Provide a Python function that takes a full sample and returns the transformed sample. The transform is applied on-the-fly when __getitem__ is called on the view; the underlying Table, its Sample View, and the data on disk are never modified.

Each call to Table.with_transform() returns a fresh TableView instance — two calls with the same callable do not produce the same Python object. Hoist the view (view = table.with_transform(fn)) when you need a stable reference across calls.

If your view will be consumed by a torch.utils.data.DataLoader with num_workers > 0, the transform must be picklable: a top-level function or importable callable, not a lambda or local closure.

Example¶

The following simple example shows how Table.with_transform() can be used to apply torchvision transforms to the data.

[ ]:

from PIL import Image

import tlc

table = tlc.Table.from_torch_dataset(
    dataset=[{"image": Image.open("3lc-logo.png")}],
    schema={"image": tlc.schemas.ImageSchema()},
    project_name="With Transform Project",
    if_exists="overwrite",
)

# The Sample view of the Table presents the PIL Image directly
table[0]["image"]

../../_images/user-guide_tables_transforms_1_0.png

[2]:

from torchvision import transforms

train_transforms = transforms.Compose([
    transforms.ToTensor(),
    transforms.RandomRotation(degrees=45),
    transforms.RandomHorizontalFlip(),
    transforms.RandomAffine(degrees=0, translate=(0.1, 0.1), scale=(0.5, 1.5), shear=10),
    transforms.ToPILImage(), # Back to PIL for visualization
])

def train_transform(sample):
    return {"image": train_transforms(sample["image"])}

train_view = table.with_transform(train_transform)

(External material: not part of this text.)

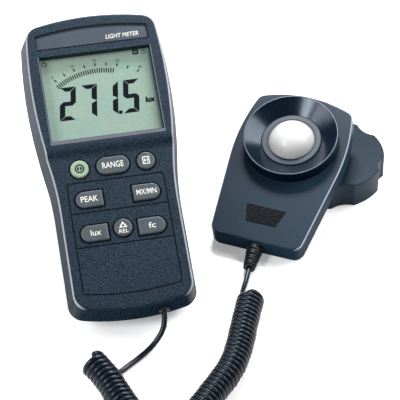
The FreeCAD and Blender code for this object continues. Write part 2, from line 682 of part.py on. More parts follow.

def plot_augmented_samples(images):
    widths, heights = zip(*(im.size for im in images))
    total_width = sum(widths)
    max_height = max(heights)

    concat_img = Image.new('RGB', (total_width, max_height))
    x_offset = 0
    for im in images:
        concat_img.paste(im, (x_offset, 0))
        x_offset += im.size[0]

    return concat_img

plot_augmented_samples([train_view[0]["image"] for _ in range(10)])

[2]:

../../_images/user-guide_tables_transforms_2_0.png

Different transforms for training and metrics collection¶

It is common to use heavier augmentation during training and lighter (or no) augmentation during metrics collection. Build one view per pipeline and feed each to its own consumer — the underlying Table is shared, so the data is loaded only once.

Pass the metrics-collection view directly to {py:func}tlc.collect_metrics; it accepts any MapDataset (anything implementing __len__ and __getitem__), and uses the underlying Table.url to associate the collected metrics with the source Table.

[3]:

collection_transforms = transforms.Compose([
    transforms.ToTensor(),
    transforms.ToPILImage(), # Back to PIL for visualization
])

def collection_transform(sample):
    return {"image": collection_transforms(sample["image"])}

metrics_view = table.with_transform(collection_transform)

plot_augmented_samples([metrics_view[0]["image"] for _ in range(10)])

[3]:

../../_images/user-guide_tables_transforms_4_0.png

Composing transforms¶

Transforms compose by chaining .with_transform() calls. Each call wraps the previous view, so transforms are applied in the order they were attached: the inner transform runs first, the outer transform last.

[4]:

def to_tensor(sample):
    return {"image": transforms.ToTensor()(sample["image"])}

def add_noise(sample):
    import torch
    return {"image": sample["image"] + 0.05 * torch.randn_like(sample["image"])}

noisy_tensor_view = table.with_transform(to_tensor).with_transform(add_noise)
noisy_tensor_view[0]["image"].shape

[4]:

torch.Size([3, 89, 83])

View identity¶

A TableView is not a Table: it has no schema, no persistence, and no object-registry identity of its own. Its url and source always resolve to the underlying Table, regardless of how many transforms have been chained on top. Use view.source (e.g. when constructing a sampler) to access the root Table.

[5]:

assert noisy_tensor_view.source is table
assert noisy_tensor_view.url == table.url
len(noisy_tensor_view) == len(table)

[5]:

True